Quito is a city of contrasts and change. It is referred to by locals as the "carita de dios"- god's face; when he is sad it rains, when he is happy the sun shines. It can rain in the north, hail in the west and be sunny in the south. As we travel around the city from place to place, changes can be seen unfolding in front of us. New roads, new hospitals, new police stations and new schools. Our first Monday we had a tour of the three schools we will be working in for the rest of the month, Humberto Mata, Cotocollao and Calderon. The first two schools were small, laid back and seemed very nice.

The new school, Calderon, was opened in the past year and is a school of the millennium.

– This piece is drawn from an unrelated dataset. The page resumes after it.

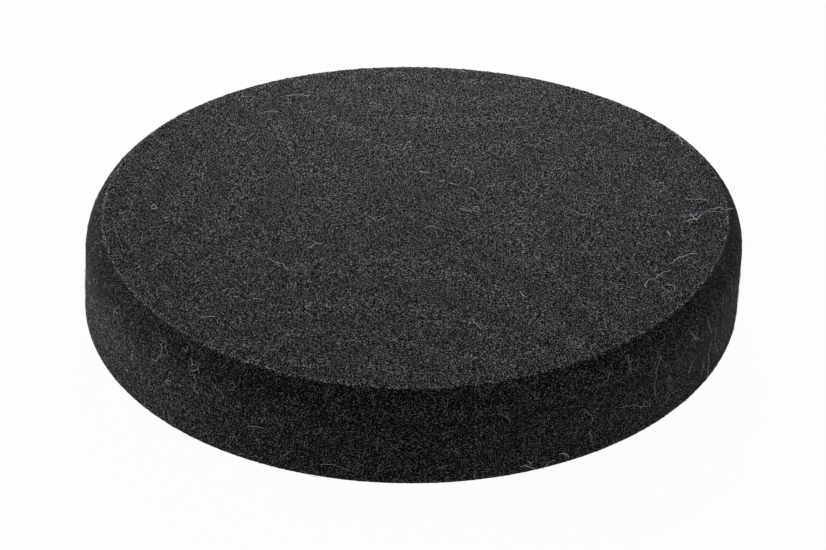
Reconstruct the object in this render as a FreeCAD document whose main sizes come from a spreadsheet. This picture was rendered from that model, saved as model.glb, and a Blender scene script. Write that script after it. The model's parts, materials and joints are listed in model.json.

Our tour was guided with enthusiasm and pride- computer labs, projectors, a pool and "baby" bathrooms! This 1800 student school is one of many built throughout the country and is truly amazing. Our first day of classes proved eventful. The students told us about their old schools and how many of them have come to study together in their last years of high school. It will be an adventure to work here for the rest of the month!

Tuesday, May 6, 2014

Made it to Quito!

So after a long night in Montreal and finally joining my group in Toronto (:S) ... I finally made it to Quito! Quito is an amazing city with break taking views! The landscape pictures I have tried to capture on camera do not accurately portray or encompass the beauty of this city. I have quickly realized that Quito is it not what I expected to see and my ideas that I had were quickly squashed. The city is larger and more developed than I had expected.

In the four days that we have been in Quito, we have been extremely busy trying to keep up with the fast paced tempo of the city. We have travelled to different sight seeing (touristy) destinations as well as we have visited the schools that we will be working at for the next month.  My favorite place that we have visited thus far would be downtown Quito. I love the architecture of the buildings. The fine details on the outside of buildings are exquisite, especially at one church that we passed near the downtown square of Quito (Plaza De La Independencia?).

Although there are many topics that can be discussed with all the things that we have done in the last couple of days! The moment that stands out the most at this time is the first day that we went to visit the different schools. I was overwhelmed with emotion to see how welcoming and excited that the school staff and students were at our arrival (especially the little kids at Calderon who sang to us). The warmth and kindness they portrayed to our group such as welcoming us to be apart of their family made me realize the kind of meaningful and reciprocal relationships/connections that can be built in our time in Quito. Their generosity and excitement made me also extremely excited to meet and get to know the staff and students that we would be working with. Although Jen and I were only able to meet one class, I believe that this next month will offer many opportunities for us to build relationships with the students and staff of Calderon.